Data Balai Besar Taman Nasional Bromo Tengger Semeru menunjukkan setiap pengunjung membuang sekitar 0,5 kilogram sampah di Gunung Semeru. Padahal, setiap hari gunung tersebut disambangi 200 hingga 500 pendaki.
“Artinya, di Gunung Semeru ada sekitar 250 kilogram sampah per hari,” kata Khairunissa, humas Balai Besar Taman Nasional Bromo Tengger Semeru kepada wartawan BBC Indonesia, Jerome Wirawan.

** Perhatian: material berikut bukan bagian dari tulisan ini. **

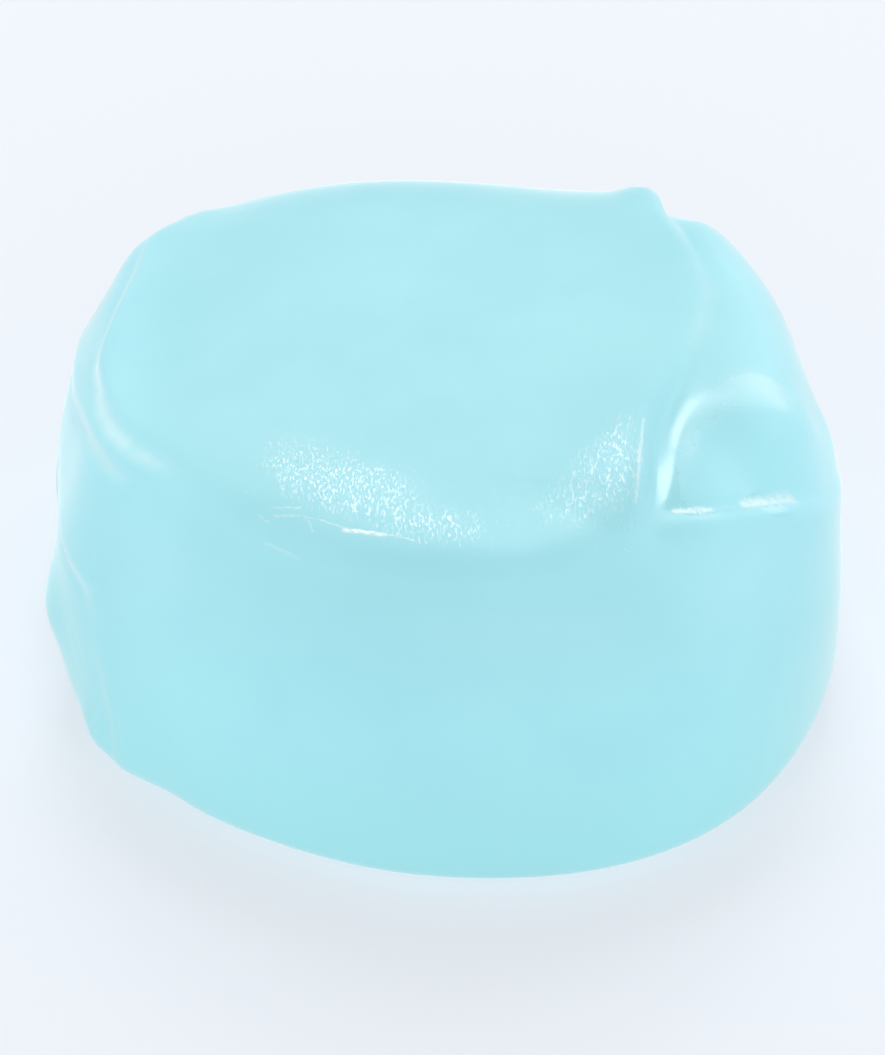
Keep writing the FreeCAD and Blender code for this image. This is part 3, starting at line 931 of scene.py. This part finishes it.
# %% Colour
# Noise breaks up the painted highlight along the thin rims.
rim_gaps = add_node(
    tree, RANGE, {0: clouds["rim gaps"], 1: 0.25, 2: 0.6, 3: 0.25, 4: 0.5},
    interpolation_type="SMOOTHSTEP",
)
# Painted highlights: the colour turns towards white on the crests of pressed wrinkles, along the drawn
# lines, on the specks and along the thin rims.
crests = add_node(tree, RANGE, {0: wrinkles, 1: 0.5, 2: 1.0}, interpolation_type="SMOOTHSTEP")
painted_highlight_share = layered([
    (lines_seen, 1.0, 1.1),
    (dots, kept["specks"], 0.7),
    (kept["crest"], rim_gaps, 1.0),
    (crests, worked, 0.65),
])
painted_highlight_share = add_node(tree, MATH, {0: painted_highlight_share, 1: 1.0}, operation="MINIMUM")
cloudiness = add_node(
    tree, RANGE, {0: clouds["colour"], 1: 0.3, 2: 0.7}, interpolation_type="SMOOTHSTEP"
)
# Painted shade: the colour turns a little deeper towards the bottom.
raised = add_node(tree, RANGE, {0: up_high, 1: 0.0, 2: 34 * MM}, interpolation_type="SMOOTHSTEP")
# Painted shade: the crown is painted a little darker, and everything below 33 mm a little lighter.
painted_crown_shade = add_node(
    tree, RANGE, {0: up_high, 1: 33 * MM, 2: 36 * MM, 3: 1.03, 4: 0.97},
    interpolation_type="SMOOTHSTEP",
)
# A Mix node has a socket of each kind under the same name, so the colour ones go by number.
A_COLOUR, B_COLOUR, COLOUR_OUT = 6, 7, 2
AQUA, CLOUDY_AQUA = linear_colour("#a5e7f1"), linear_colour("#abebf4")
# The deep aqua is painted shade low down; the near-white is the colour of the painted highlights.
PAINTED_LOW_SHADE_AQUA, PAINTED_HIGHLIGHT_WHITE = linear_colour("#a3e7ec"), linear_colour("#e6fbfd")
colour = add_node(
    tree, "ShaderNodeMix", {0: cloudiness, A_COLOUR: AQUA, B_COLOUR: CLOUDY_AQUA}, data_type="RGBA"
).outputs[COLOUR_OUT]
colour = add_node(
    tree, "ShaderNodeMix", {0: painted_highlight_share, A_COLOUR: colour, B_COLOUR: PAINTED_HIGHLIGHT_WHITE}, data_type="RGBA"
).outputs[COLOUR_OUT]
colour = add_node(
    tree, "ShaderNodeMix", {0: raised, A_COLOUR: PAINTED_LOW_SHADE_AQUA, B_COLOUR: colour}, data_type="RGBA"
).outputs[COLOUR_OUT]
colour = add_node(tree, VECTORS, {0: colour, "Scale": painted_crown_shade}, operation="SCALE")
print(f"colour: {len(tree.nodes)} nodes so far")


# %% [markdown]
# ### Shine
#
# The oil in the clay makes a film over it. The film follows every wrinkle, and glints on their
# crests; the clay under it scatters light, so it shows them less. That is a coat over a rougher
# body: the coat takes the full bump, and the body a share of it. A little sheen is the powder
# that catches light at the edges. Roughness and IOR are those of a soft polymer.

# %% Shine
COAT_MOST = 0.9
BODY_BUMP_SHARE = 0.45
glints = add_node(
    tree, RANGE, {0: wrinkles, 1: 0.35, 2: 0.9, 3: 0.12, 4: 0.8},
    interpolation_type="SMOOTHSTEP",
)
wet = add_node(tree, MATH, {0: worked, 1: glints}, operation="MULTIPLY")
polished = add_node(tree, MATH, {0: wet, 1: polished_rim}, operation="MAXIMUM")
shiny = add_node(tree, MATH, {0: polished, 1: lines_seen}, operation="MAXIMUM")
roughness = add_node(
    tree, RANGE, {0: shiny, 1: 0.0, 2: 1.0, 3: 0.5, 4: 0.2}, interpolation_type="SMOOTHSTEP"
)
coated = add_node(tree, MATH, {0: shiny, 1: 1.0}, operation="MINIMUM")
coat = add_node(tree, MATH, {0: coated, 1: COAT_MOST}, operation="MULTIPLY")
film = add_node(tree, "ShaderNodeBump", {"Height": skin_height, "Distance": 1.0, "Strength": 1.0})
smooth = add_node(tree, "ShaderNodeNewGeometry").outputs["Normal"]
# The vector sockets of a Mix node are its inputs 4 and 5 and its output 1.
under_film = add_node(
    tree, "ShaderNodeMix", {0: BODY_BUMP_SHARE, 4: smooth, 5: film}, data_type="VECTOR"
).outputs[1]
under_film = add_node(tree, VECTORS, {0: under_film}, operation="NORMALIZE")
body = add_node(
    tree, "ShaderNodeBsdfPrincipled",
    {"Base Color": colour, "Roughness": roughness, "IOR": 1.5, "Normal": under_film,
     "Sheen Weight": 0.9, "Sheen Roughness": 0.3, "Coat Weight": coat, "Coat Roughness": 0.2,
     "Coat IOR": 1.6, "Coat Normal": film},
)
add_node(tree, "ShaderNodeOutputMaterial", {"Surface": body})
print(f"clay: {len(tree.nodes)} nodes")


# %% [markdown]
# ## Handing over
#
# Each piece stands for the node of the same name in the design, rides with the one body that the
# lump is, and takes the clay's slot.

# %% Hand the pieces over
for name, piece in pieces.items():
    piece.data.materials.clear()
    piece.data.materials.append(clay)
    piece.data.polygons.foreach_set("material_index", np.zeros(len(piece.data.polygons), np.int32))
    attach(piece, "root")
    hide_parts(name)
print(f"pieces: {len(pieces)}")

Kondisi tersebut tidak hanya terjadi di Gunung Semeru. Sejumlah aktivis lingkungan mengatakan tumpukan sampah di taman nasional dan gunung di Indonesia menjadi panorama umum.
“Kebersihannya memprihatinkan, bahkan sudah dalam taraf mengkhawatirkan,” kata Rosek Nursahid, pegiat lingkungan dari lembaga ProFauna.
Pengelolaan sampah
Berdasarkan pemantauan selama beberapa tahun terakhir, Rosek menyaksikan bagaimana kesadaran para pengunjung untuk membuang sampah di tempat yang sudah dialokasikan sangat rendah.

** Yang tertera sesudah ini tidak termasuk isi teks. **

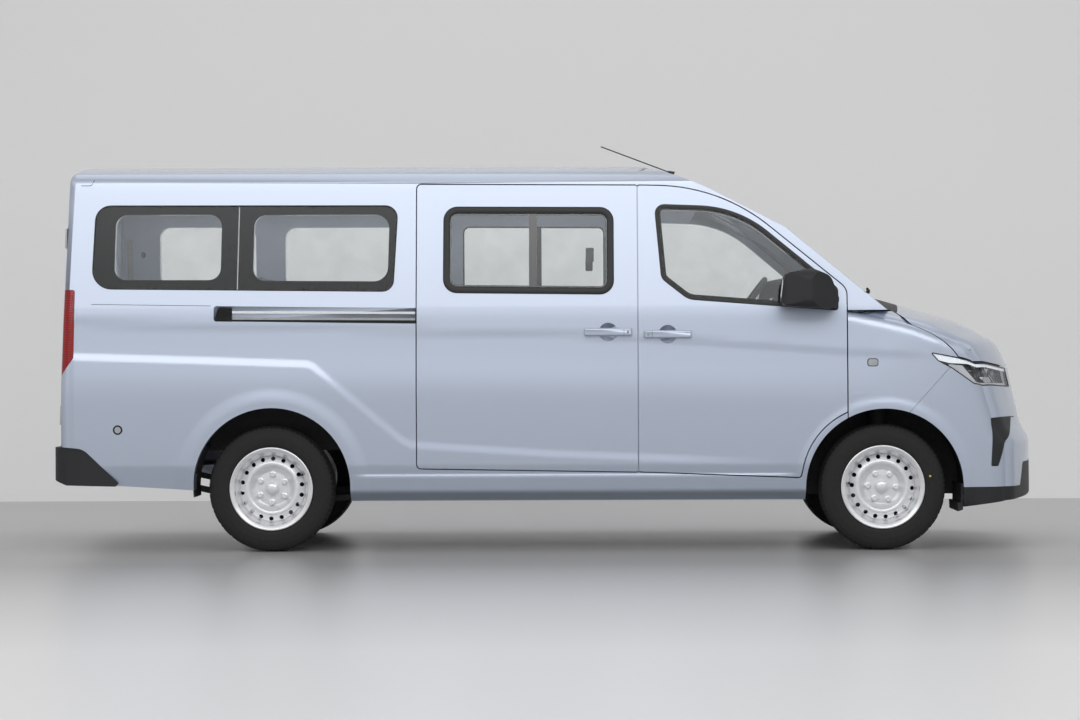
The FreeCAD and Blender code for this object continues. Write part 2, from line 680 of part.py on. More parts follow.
# Wheels.
# Profiles in (outward from the wheel's middle plane, radius).
rim_profile = [
    (93, 203), (91, 209), (86, 209), (82, 203), (80, 188.5), (60, 186), (48, 176), (20, 168), (-25, 168),
    (-45, 183), (-60, 186), (-78, 188.5), (-80, 203), (-85, 209), (-90, 209), (-91, 203), (-86, 184),
    (-60, 180), (-48, 177), (-28, 162), (22, 162), (50, 171), (66, 181), (84, 184),
]
disc_profile = [
    (22, 27.5), (22, 62), (20, 86), (30, 100), (46, 115), (47, 130), (36, 150), (22, 163), (15, 163),
    (30, 147), (41, 128), (40, 118), (25, 104), (14, 90), (16, 62), (-24, 50), (-24, 27.5),
]
cap_profile = [(14, 0), (56, 0), (54, 18), (46, 29), (22, 32), (16, 32), (14, 27.5)]
tyre_half = [
    (60, 186.4, 0), (77.6, 188.8, 0), (78.9, 206, 2), (92, 214, 10), (97, 262, 60), (80, 308, 16),
    (52, 314, 120),
]
tyre_inside = [(56, 298, 20), (70, 240, 20)]
tyre_outline = tyre_half + [(-a, r, c) for a, r, c in tyre_half[::-1]]
tyre_profile = tyre_outline + [(-a, r, c) for a, r, c in tyre_inside[::-1]] + tyre_inside
vent_count, vent_radius, vent_circle = 18, 10.5, 151.0


def spun(points, x, y, z, side):
    """A profile in (outward, radius) turned about a wheel's axis."""
    face = face_of(points, lambda a, r: Vector(x, y + side * a, z + r))
    return face.revolve(Vector(x, y, z), Vector(0, 1, 0), 360)


for x, end in ((front_axle_x, "front"), (rear_axle_x, "rear")):
    for side, name in ((1, "left"), (-1, "right")):
        y = side * wheel_y
        profiles = (rim_profile, disc_profile, cap_profile)
        rim = joined([spun(plain(profile), x, y, axle_z, side) for profile in profiles])
        for i in range(vent_count):
            turn = 2 * math.pi * (i + 0.5) / vent_count
            vent_x, vent_z = x + vent_circle * math.sin(turn), axle_z + vent_circle * math.cos(turn)
            rim = rim.cut(rod((vent_x, y, vent_z), (vent_x, y + side * 60, vent_z), vent_radius))
        save("wheel_%s_%s" % (end, name), rim)
        save("tyre_%s_%s" % (end, name), spun(tyre_profile, x, y, axle_z, side))

# Power unit and battery.
save("battery_pack", box(-610, 1100, -560, 560, 244, floor_bottom))
save("drive_unit", box(1700, 2150, -300, 300, 420, 820))

# Sliding door rail.
rail = box(-1662, -668, -879, -rail_floor_y, 1152, 1212).common(prism_y(offset(rail_groove, 1), -1000, 0))
save("sliding_rail", rail.cut(box(-1600, -600, -900, -873, 1172, 1190)))

# Mirrors.
mirror_side = [
    (1140, 1216, 30), (1404, 1200, 40), (1434, 1240, 40), (1385, 1362, 60), (1290, 1400, 60),
    (1158, 1374, 40),
]
mirror_plan = [(1130, 905, 20), (1130, 1080, 50), (1290, 1100, 60), (1440, 1000, 60), (1440, 905, 30)]
mirror_front = [(905, 1195, 30), (1096, 1205, 50), (1096, 1400, 60), (905, 1400, 40)]
head = prism_y(mirror_side, 880, 1120).common(prism_z(mirror_plan, 1100, 1500))
head = head.common(prism_x(mirror_front, 1000, 1500))
arm = prism_z([(1325, 840, 0), (1430, 840, 0), (1410, 960, 10), (1330, 960, 10)], 1206, 1238)
mirror = joined([head, arm])
for side, name in ((1, "left"), (-1, "right")):
    shape = mirror if side > 0 else mirrored(mirror)
    save("mirror_" + name, biggest(shape.cut(front_doors[name]).cut(front_panes[name])))

# Dashboard and steering wheel.
dash = prism_y([
    (1180, 900, 60), (1468, 900, 0), (1468, 1180, 0), (1330, 1190, 60), (1190, 1100, 80),
], -825, 825)
hub = Vector(1041, 380, 1232)
column_direction = Vector(-0.81, 0, 0.585)
ring = Part.makeTorus(180, 14, hub, column_direction)
foot = hub - column_direction * 190
column = Part.makeCylinder(32, 190, foot, column_direction)
spokes = box(-12, 12, -172, 172, -7, 7).fuse(box(-172, 0, -12, 12, -7, 7))
spokes = spokes.transformed(
    FreeCAD.Placement(hub, FreeCAD.Rotation(Vector(0, 0, 1), column_direction)).toMatrix())
steering = joined([ring, column, spokes])
save("steering_wheel", steering)
save("dashboard", biggest(dash.cut(steering)))


# Seats.
# One row each: (rear foot x, cushion depth, height of the floor, top of the back, [(y0, y1), ...])
cushion_height, cushion_thick, back_thick, back_lean = 330.0, 130.0, 95.0, 0.20
nose_rise, back_gap = 15.0, 8.0        # a cushion's front edge above its rear, and the gap ahead of its back
seat_rows = [
    (470, 470, floor_top, 1262, [(230, 720), (-720, 130)]),
    (-360, 450, floor_top, 1395, [(-690, 690)]),
    (-1330, 450, rear_floor_top, 1405, [(-560, 560)]),
]
frames, cushions = [], []
for x, depth, base, top, places in seat_rows:
    low = base + cushion_height - cushion_thick
    high = base + cushion_height
    for y0, y1 in places:
        cushions.append(prism_y([
            (x, low, 20), (x + depth, low, 30), (x + depth, high + nose_rise, 50), (x, high, 30),
        ], y0, y1))
        foot_x = x - back_gap
        lean = (top - low) * back_lean
        cushions.append(prism_y([
            (foot_x - back_thick, low, 20), (foot_x, low, 20), (foot_x - lean, top, 40),
            (foot_x - lean - back_thick, top, 40),
        ], y0, y1))
        for y in (y0 + 60, y1 - 90):
            frames.append(box(x - 90, x + depth - 60, y, y + 30, base, low))
save("seats", *cushions)
save("seat_frames", *frames)


# Wipers and antenna.
def on_screen(y, height, out):
    """A point off the windscreen's surface, by out along its normal, at y and a height along its slope."""
    (x0, z0, _), (x1, z1, _) = screen_line[2:4]
    slope = (x1 - x0) / (z1 - z0)
    radius = x0 + (height - z0) * slope - screen_axis_x
    normal_x, normal_z = unit(1.0, -slope)
    reach = math.sqrt(radius ** 2 - y ** 2)
    share = out * normal_x / radius
    return Vector(screen_axis_x + reach * (1 + share), y * (1 + share), height + out * normal_z)


wipers = []
blade_rise = 32.0                  # a blade's middle above the cowl, up the screen
for pivot_y, tip_y, elbow_y in ((640, 60, 330), (-20, -600, -310)):
    low = 1262 + blade_rise
    far_y = elbow_y + (elbow_y - tip_y) * 0.8
    wipers.append(joined([
        rod(on_screen(tip_y, low, 14), on_screen(elbow_y, low - 4, 14), 7),
        rod(on_screen(elbow_y, low - 4, 14), on_screen(far_y, low - 8, 14), 7),
        rod(on_screen(elbow_y, low - 4, 16), on_screen(pivot_y, low - 14, 26), 8),
    ]))
save("wipers", *wipers)
antenna_foot, antenna_tip = Vector(640, -300, 1908), Vector(263, -300, 2051)
antenna_base = Part.makeCone(13, 6, 34, antenna_foot, antenna_tip - antenna_foot)
antenna = joined([rod(antenna_foot, antenna_tip, 3.0), antenna_base])
save("antenna", biggest(antenna.cut(roof)))
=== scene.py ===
import json
import math
import time

import bmesh
import bpy
import numpy as np
from mathutils import Matrix, Vector
from mathutils.geometry import delaunay_2d_cdt

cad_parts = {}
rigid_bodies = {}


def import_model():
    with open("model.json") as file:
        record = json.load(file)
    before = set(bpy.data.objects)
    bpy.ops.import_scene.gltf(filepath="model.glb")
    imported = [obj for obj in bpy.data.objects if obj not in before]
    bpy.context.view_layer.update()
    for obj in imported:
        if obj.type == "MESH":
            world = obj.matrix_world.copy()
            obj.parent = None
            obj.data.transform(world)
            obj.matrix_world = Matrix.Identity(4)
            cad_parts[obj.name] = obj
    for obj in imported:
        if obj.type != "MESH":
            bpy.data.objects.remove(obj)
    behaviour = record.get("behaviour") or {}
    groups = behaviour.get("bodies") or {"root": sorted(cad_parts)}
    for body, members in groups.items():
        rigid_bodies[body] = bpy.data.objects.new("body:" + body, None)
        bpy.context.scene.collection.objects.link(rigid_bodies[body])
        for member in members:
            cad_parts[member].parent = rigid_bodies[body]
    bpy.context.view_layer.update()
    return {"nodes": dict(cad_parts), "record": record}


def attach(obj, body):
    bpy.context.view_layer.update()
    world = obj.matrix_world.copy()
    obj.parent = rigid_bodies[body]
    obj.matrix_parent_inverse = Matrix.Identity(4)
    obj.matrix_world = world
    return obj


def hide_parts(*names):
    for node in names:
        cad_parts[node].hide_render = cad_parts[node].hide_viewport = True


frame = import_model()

startedAt = time.time()
nodes = frame["nodes"]


def stage(text):
    print("[scene %5.1f s] %s" % (time.time() - startedAt, text))


# Materials: every finish is a node tree whose colour, roughness or relief varies with the piece's own coordinates.
def newMaterial(name):
    material = bpy.data.materials.new(name)
    material.use_nodes = True
    tree = material.node_tree
    return material, tree, tree.nodes["Principled BSDF"]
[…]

Dia juga menyoroti manajemen taman nasional yang ingin mengembangkan wisata dengan meningkatkan kuota pengunjung per hari, namun tidak diimbangi dengan kesiapan mengolah sampah.

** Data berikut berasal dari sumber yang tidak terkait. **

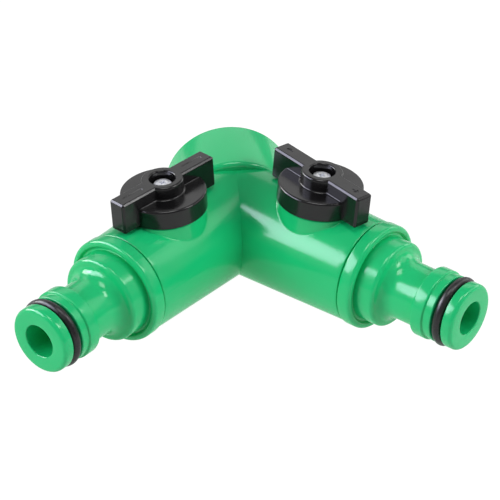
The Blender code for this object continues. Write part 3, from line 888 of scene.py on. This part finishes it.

“Dengan kesadaran pengunjung yang lemah ditambah sarana dan prasarana yang sangat kurang, sehingga taman nasional dan gunung-gunung kini menjadi tempat pembuangan sampah,” kata Rosek.
Terbatasnya kemampuan pengelola gunung dan taman nasional untuk menangani sampah diakui Khairunissa, humas Balai Besar Taman Nasional Bromo Tengger Semeru.
Menurutnya, pengelola Gunung Semeru hanya memiliki anggaran menyewa truk untuk mengeluarkan sampah setiap pekan. “Nggak mungkin setiap hari, kita nggak punya anggaran untuk itu.”
Gunung Semeru juga mengandalkan empat personel untuk menjaga pintu jalur pendakian Ranupani. Bila ditambah dengan tenaga upah, ada 10 orang yang berjaga di sana.
“Mereka harus melayani ratusan pengunjung, menjaga keamanan, lalu mengurus kebersihan. Jelas secara personel kita tidak mampu (menangani sampah),” ujarnya.
Komunitas peduli sampah gunung
Menyaksikan bagaimana keterbatasan pengelola gunung dan taman nasional, sekelompok pendaki memutuskan untuk mendirikan komunitas peduli sampah gunung atau Trashbag Community.
Didirikan pada 2011, komunitas itu kini mengklaim memiliki 2.500 personel yang tersebar di sejumlah provinsi di Indonesia.
Aksi mereka, yang dapat disaksikan di jejaring media sosial, ialah menurunkan sampah dari gunung-gunung dan taman nasional di Indonesia.
Namun, Ragil Budi Wibowo, ketua umum Trashbag Community, mengatakan aksi menurunkan sampah tersebut sejatinya adalah bagian dari demonstrasi.
“Layaknya demonstrasi di Bundaran HI, Jakarta, aksi kami sebenarnya juga demonstrasi. Kami ingin membawa pesan kepada semua orang untuk tidak membuang sampah sembarangan. Hanya saja, cara kami berbeda,” kata Ragil.
Pria yang hobi mendaki itu mengaku pernah mengangkut sampah botol plastik buatan 1987 dalam kondisi utuh. Padahal, aksi pengangkutan sampah dari gunung telah dimulai para relawan bertahun-tahun lalu.
Karenanya, kata dia, aksi penurunan sampah tidak akan efektif bila tidak dibarengi dengan pemberian pemahaman dan pengawasan.
“Yang efektif adalah mencegah sampah-sampah itu berada di atas gunung. Apabila kami hanya fokus mengangkut sampah dari atas gunung, siklusnya akan berputar tanpa henti,” ujarnya.
Sri Bebassari, ahli penanganan sampah sekaligus pendiri lembaga Indonesian Solid Waste Association (InSwa), senada dengan Ragil.
Sri, yang mendalami teknik penguraian sampah plastik, mengatakan masalah sampah di Indonesia tidak pernah selesai jika diserahkan kepada para insinyur.
“Teknologi mah gampang. Kini sudah ada plastik yang bisa terurai, lalu ada daur ulang yang canggih. Tapi itu tidak menyelesaikan masalah selama masyarakat Indonesia masih tidak terdidik membuang sampah dengan benar. Ahli agama, pendidikan, psikologi, komunikasi, harus kerja keras memberi pendidikan tentang membuang sampah,” tutupnya.